» **Task inputs**
====================

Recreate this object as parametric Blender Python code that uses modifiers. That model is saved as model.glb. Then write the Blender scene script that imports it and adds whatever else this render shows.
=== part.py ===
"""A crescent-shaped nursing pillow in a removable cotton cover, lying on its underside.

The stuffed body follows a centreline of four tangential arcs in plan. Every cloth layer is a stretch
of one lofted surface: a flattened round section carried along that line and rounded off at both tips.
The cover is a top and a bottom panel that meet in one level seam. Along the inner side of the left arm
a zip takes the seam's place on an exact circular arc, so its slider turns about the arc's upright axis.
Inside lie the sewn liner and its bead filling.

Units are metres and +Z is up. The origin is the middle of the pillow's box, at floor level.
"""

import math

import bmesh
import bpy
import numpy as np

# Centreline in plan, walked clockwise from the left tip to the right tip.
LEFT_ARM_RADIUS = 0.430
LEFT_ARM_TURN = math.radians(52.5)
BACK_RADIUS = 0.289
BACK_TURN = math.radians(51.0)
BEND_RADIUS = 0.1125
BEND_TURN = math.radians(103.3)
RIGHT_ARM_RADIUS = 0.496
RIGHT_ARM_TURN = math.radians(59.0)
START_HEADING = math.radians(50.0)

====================

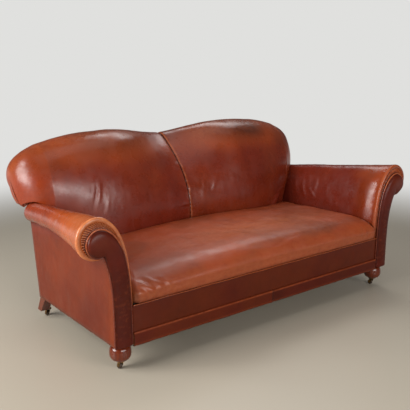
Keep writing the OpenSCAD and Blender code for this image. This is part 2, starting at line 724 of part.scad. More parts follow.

====================

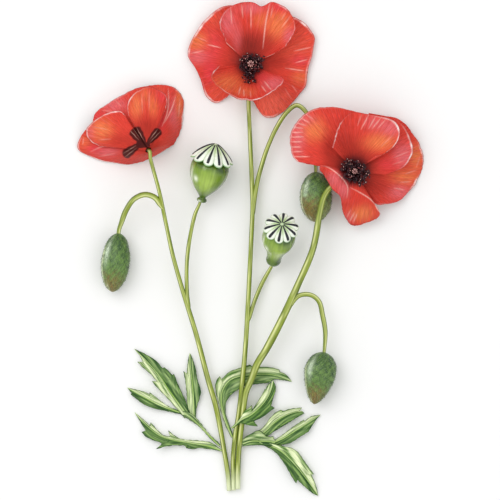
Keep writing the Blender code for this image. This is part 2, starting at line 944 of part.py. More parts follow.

====================

» **Exercise directions**
Pull every line containing the word "More" out of the material and copy it.

» **Worked answer**
Keep writing the OpenSCAD and Blender code for this image. This is part 2, starting at line 724 of part.scad. More parts follow.
Keep writing the Blender code for this image. This is part 2, starting at line 944 of part.py. More parts follow.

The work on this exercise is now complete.